このレーダーで航空機の位置を監視し、他のレーダーサイトや空港レーダーと連携して航空機の安全運航を守るのだ。
航空ファンでもある私は廃線探訪と共にこのレーダーサイトも見てみたかったのだ。一石二鳥である。
なお、毎年9月20日(空の日)前後などに建物内の一般見学などが出来る日があるので、興味のある方は一度訪れてみては如何だろうか。
話を専用鉄道跡に戻す。
専用鉄道は直進を続ける。
画像の場所では丁度私の立っている所が線路跡だ。
県道を横切るように常住川(じょうじゅうがわ)が流れている。
県道の橋のすぐ横にレンガ積みの橋台がある。
これが日曹常盤炭鉱専用鉄道唯一の遺構である常住川橋梁跡である。
反対側にも橋台が残っていた。
こちらは歩道の側溝の水がそのまま橋台に流れるような構造になっているので、たいへん見た目がよろしくない。
しかし、レール撤去後59年。よくぞ残っていたものだと思う。
場所柄、しばらく橋台はこのままの姿でいるだろう。
側溝のふたを載せる鋼材にはレールが使われていた。
どこのレールだろうか。
レールのサイズや鉄道の廃止時期からすると、専用鉄道のものではなく、日曹赤井炭鉱専用線から転用したとも考えられる。
当の日曹常磐炭鉱専用鉄道のレールは、昭和24(1949)年に撤去され、北海道の日曹手塩炭鉱専用鉄道で使われたと言う。
橋を過ぎ、比良地区から常住地区へ移ると、手厚かった歩道は急激にその幅を減じてご覧のようになる。

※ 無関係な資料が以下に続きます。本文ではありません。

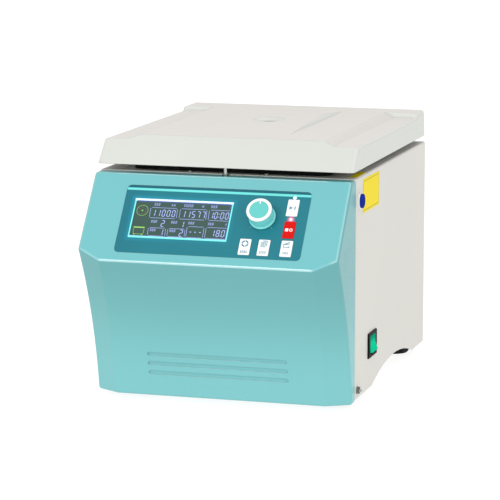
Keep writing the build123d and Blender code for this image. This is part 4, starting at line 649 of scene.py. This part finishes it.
def plate(outline, levels):
    """A flat plate: an outline, anticlockwise seen from outside, carried straight out of the face between levels."""
    ring = np.stack([on_face(outline, level) for level in levels])
    count = len(outline)
    walls = net(ring, close_v=True)[:, ::-1]
    return ring.reshape(-1, 3), [*walls, np.arange(count)[::-1], np.arange(count) + count]


def stroke(path, width, levels, closed=False):
    """A drawn line: a flat bar carried along a path on the face between levels, its ends closed and its sides half
    the width from the path, or as far as keeps the width at a corner."""
    path = np.asarray(path, float)
    ahead = np.roll(path, -1, 0) - path
    behind = path - np.roll(path, 1, 0)
    if not closed:
        ahead[-1], behind[0] = behind[-1], ahead[0]
    unit = lambda v: v / np.linalg.norm(v, axis=1, keepdims=True)
    ahead, behind = unit(ahead), unit(behind)
    quarter_turn = np.array(((0.0, 1.0), (-1.0, 0.0)))
    side = unit(ahead + behind) @ quarter_turn
    reach = 1 / np.maximum((side * (ahead @ quarter_turn)).sum(1, keepdims=True), 0.35)
    left, right = path + side * reach * width / 2, path - side * reach * width / 2
    low, high = levels
    bar = np.stack([on_face(left, low), on_face(right, low), on_face(right, high), on_face(left, high)], 1)
    faces = list(net(bar, close_u=closed, close_v=True))
    if not closed:
        faces += [np.array((3, 2, 1, 0)), np.arange(4) + 4 * (len(path) - 1)]
    return bar.reshape(-1, 3), faces


def arc(middle, radius, start, end, steps=16):
    """Points of an arc round a middle, from start to end in degrees."""
    turn = np.radians(np.linspace(start, end, steps))
    return middle + radius * np.stack([np.cos(turn), np.sin(turn)], 1)


def circle(middle, radius, steps=12):
    """Points of a whole circle, from its right."""
    return arc(middle, radius, 0, 360 - 360 / steps, steps)


def box_path(left, low, right, high, corner):
    """The outline of a box with rounded corners."""
    left, low, right, high = left + corner, low + corner, right - corner, high - corner
    corners = ((right, high), (left, high), (left, low), (right, low))
    return np.concatenate([arc(at, corner, 90 * i, 90 * i + 90, 4) for i, at in enumerate(corners)])


def bars(left, up, run, count, rises, shares, width, levels):
    """Broken bars that stand for a caption: a row at each rise, count bars to the row, by turns long and short."""
    room = run / count
    return [
        stroke(((left + i * room, up + rise), (left + (i + shares[(i + row) % 2]) * room, up + rise)), width, levels)
        for i in range(count) for row, rise in enumerate(rises)
    ]


# Where each segment runs, between corners of two stacked squares, and which segments each sign lights.
SEGMENTS = dict(a=(0, 2, 1, 2), b=(1, 2, 1, 1), c=(1, 1, 1, 0), d=(0, 0, 1, 0), e=(0, 1, 0, 0), f=(0, 2, 0, 1),
                g=(0, 1, 1, 1))
DIGITS = {"0": "abcdef", "1": "bc", "2": "abged", "5": "afgcd", "7": "abc", "8": "abcdefg"}
DIGIT_WIDTH, DIGIT_SLANT = 3.1, 0.05


def digit(sign, middle, height, width, levels):
    """A seven-segment sign: each lit segment is a six-cornered bar between two corners of a slanted box."""
    shapes = []
    for x0, y0, x1, y1 in (SEGMENTS[s] for s in DIGITS[sign]):
        ends = np.array(((x0 - 0.5, (y0 - 1) / 2), (x1 - 0.5, (y1 - 1) / 2))) * (DIGIT_WIDTH, height)
        along = (ends[1] - ends[0]) / np.linalg.norm(ends[1] - ends[0])
        across = np.array((-along[1], along[0])) * width / 2
        near, far = ends[0] + along * width / 4, ends[1] - along * width / 4
        step = along * width / 2
        side = step - across
        bar = np.array((near, near + side, far - step - across, far, far - side, near + step + across))
        bar[:, 0] += DIGIT_SLANT * bar[:, 1]
        shapes.append(plate(bar + middle, levels))
    return shapes


def coil(start, end, radius, wire, turns):
    """Spring wire: a circle of the wire's radius carried round a helix along X, drawn in to a point at each end."""
    along = np.linspace(0, 1, turns * 40 + 1)
    around = np.linspace(0, 2 * pi, 12, endpoint=False)
    turn = 2 * pi * turns * along
    run_out = np.clip(np.minimum(along, 1 - along) * turns * 40 / 2, 0, 1) ** 0.5
    outward = np.stack([np.zeros_like(turn), np.cos(turn), np.sin(turn)], 1)
    axis = start + along[:, None] * np.subtract(end, start)
    ring = (wire * run_out)[:, None, None] * (
        np.cos(around)[None, :, None] * outward[:, None] + np.sin(around)[None, :, None] * ACROSS
    )
    points = (axis + radius * outward)[:, None] + ring
    return points.reshape(-1, 3), list(net(points, close_v=True))


def skin(middle, facing, radius, x, y, height):
    """Rings of points round an axis, the last one closed by a flat face: x and y in radii, height in metres."""
    facing = np.asarray(facing, float)
    side = np.cross(facing, (0.0, 0.0, 1.0))
    off_axis = radius * (x[..., None] * side + y[..., None] * np.cross(facing, side))
    points = middle + off_axis + height[..., None] * facing
    rings, count = x.shape
    return points.reshape(-1, 3), [*net(points, close_v=True), np.arange(count)[::-1] + count * (rings - 1)]


def screw_head(middle, facing, radius, rise, recess):
    """A domed screw head with a cross recess: height over a disc, lowered where either arm of the cross passes."""
    arm_reach, arm_side, end_slope, side_slope = 0.62, 0.14, 0.1, 0.08  # radii
    out = np.concatenate([np.linspace(0, 0.92, 15), (0.97, 1.0, 1.0)])
    r, a = np.meshgrid(out, np.linspace(0, 2 * pi, 48, endpoint=False), indexing="ij")
    x, y = r * np.cos(a), r * np.sin(a)
    arms = [
        np.clip(np.minimum((arm_reach - abs(along)) / end_slope, (arm_side - abs(beside)) / side_slope), 0, 1)
        for along, beside in ((x, y), (y, x))
    ]
    height = rise * np.sqrt(1 - (r * 0.94) ** 2) - recess * np.maximum(*arms)
    height[-1] = 0.0
    return skin(middle, facing, radius, x, y, height)


def cap_screw(middle, facing, radius, rise):
    """A flanged cap screw: a profile of (radius, height) carried round the axis. The knurl on its side is a cosine of
    the angle, and the socket's radius follows a hexagon."""
    around = np.linspace(0, 2 * pi, 144, endpoint=False)
    profile = np.array([(0.0, 0.42), (0.40, 0.42), (0.43, 0.97), (0.48, 1.0), (0.78, 1.0), (0.84, 0.98), (0.87, 0.92),
                        (0.87, 0.50), (0.90, 0.45), (0.97, 0.44), (1.0, 0.40), (1.0, 0.0)])
    socket, knurl, teeth = slice(1, 3), slice(6, 8), 36
    r, height = (np.repeat(column[:, None], around.size, 1) for column in profile.T)
    r[socket] *= 1.08 * cos(pi / 6) / np.cos((around + pi / 6) % (pi / 3) - pi / 6)
    r[knurl] += 0.022 * np.cos(teeth * around)
    return skin(middle, facing, radius, r * np.cos(around), r * np.sin(around), rise * height)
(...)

専用鉄道は画像左側の住宅が建っている所に敷設されていた。
県道133号線は右にカーブするが、専用鉄道はそのまま直進する。
専用鉄道の終点はもうすぐだ。
赤井地区を緩やかに流れる茨原川(いばらがわ)。
そこに「大門橋」という小さな橋がある。
そこから専用鉄道の終点だった場所を見てみよう。
川と住宅の間に三角形の土地がある。
この画像で見える付近がかつて日曹常磐炭鉱専用鉄道の終点だった所と思われる。
今では万石(石炭積込場)や線路など一切の痕跡は残っていないようだ。
県道133号線から終点付近を見る。
現在では田圃と化していて、ここに鉄道があった事を思わせるものは無い。
背後の山にかつて日曹常磐炭鉱が存在したという。
今では只一つ、昭和10年頃に建造された煉瓦工場の煙突のみが往時を伝える。